I don't know a lot about Caroline of Brunswick, except that she was systematically attacked and victimised by her ex-husband and by the British state. I guess there's a case that Cruickshank's cartoons are such wonderful pieces of art that they deserve special consideration, but I'm not going to make it.

I'm not very interested in the idea that the taste of the general public should be determinative of this issue. Legislation is done by legislators, not by referendum, still less by divining theoretical referendum results from the newspaper-buying public's purchasing choices.

Journalists do of course function as you describe, but they also have a mind to what the law states about what they can publish. It's not a case of a completely free press versus a completely controlled press, it's a question of where the law puts the balance, and at present that seems to me to be in the wrong place.
communicator
Jul. 23rd, 2011 12:24 pm (UTC)
However, a significant change is that the LibDem/Tory coalition are no longer going to wave through Murdoch's bid to take over Sky, or abolish the media regulator Ofcom (it remains to be seen whether they will continue their war of attrition against the BBC, but at least it will be scrutinised).

This is significant for two reasons. Firstly of course as an intrinsic good - Murdoch told them to get rid of Ofcom because he saw it as a limiting factor, and its continuing existence is a good in itself.

But secondly, and I think more significantly, the blatant trading of British media opportunity for political support just became much harder. People got wiser.

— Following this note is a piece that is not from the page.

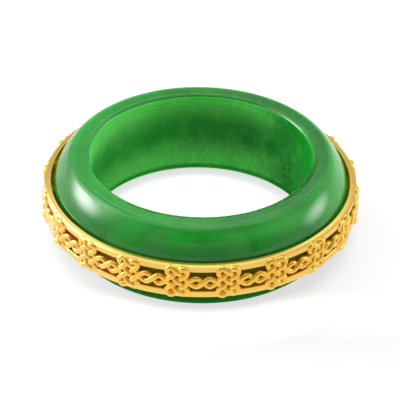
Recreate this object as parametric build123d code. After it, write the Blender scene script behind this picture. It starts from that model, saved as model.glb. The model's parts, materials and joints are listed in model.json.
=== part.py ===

Compared to this the appetite for titillation - though dreary - is unimportant. The 'sins' of the poor (we like to read about sex) are criticised while the sins of the rich (literal criminal conspiracy) are hand-waved away.
nwhyte
Jul. 24th, 2011 12:41 pm (UTC)
I think the rich like to read about sex as well!
communicator
Jul. 24th, 2011 05:11 pm (UTC)
I certainly intend to when I am rich.
chickenfeet2003
Jul. 23rd, 2011 12:39 pm (UTC)
I think there is a third big issue; the role of the Metropolitan Police. Leaving aside relatively minor, though disturbing, stuff like payments to police officers, what has emerged is a clear picture that the Met is unwilling to investigate the rich and powerful and is quite willing to pressure the media, in this case the Guardian, in order to restrict coverage of its failings. I don't see, and I don't expect to see, anything being done to clean up that cesspit.
sikander7
Jul. 23rd, 2011 05:50 pm (UTC)
NotW
I think you are right in your analysis; the News of the World is certainly not the only paper guilty, but they are the ones who have been caught.
I see it as a cultural problem; why are British people interested in the sex lives of the rich and famous? I'm not. Or is it generated by the British media who can't find a better topic?
mizkit
Jul. 23rd, 2011 09:10 pm (UTC)
Re: NotW
People as a rule are interested in the sex lives of other people because they're nosy and enjoy gossip. I'm pretty sure this has always been the case. But modern media and the 24 hour news cycle and the need to fill the airwaves and make money turns a great deal of things that are really not even vaguely news, like other people's sex lives, into news. Or "infotainment". And celebrity sex lives can fill a lot of time without going anywhere near important issues that both governments and corporations don't want people knowing, much less talking, about, because it's harder to control a knowledgable populace.
nickbarnes
Jul. 23rd, 2011 09:44 pm (UTC)
I'm moderately optimistic about this. Certainly I think this story has a long way to run, and I'd be surprised if the Sun, the Mails, the Mirrors, and the Expresses come out completely unscathed. Without a doubt media ownership rules are going to be rewritten, privacy law is going to be revisited, and the back door of Number 10 will be less frequented in future.

It's a big enough deal that I expect at least one copper to go to jail, and this in a country where the police can murder random strangers on the street in front of hundreds of witnesses and escape jail.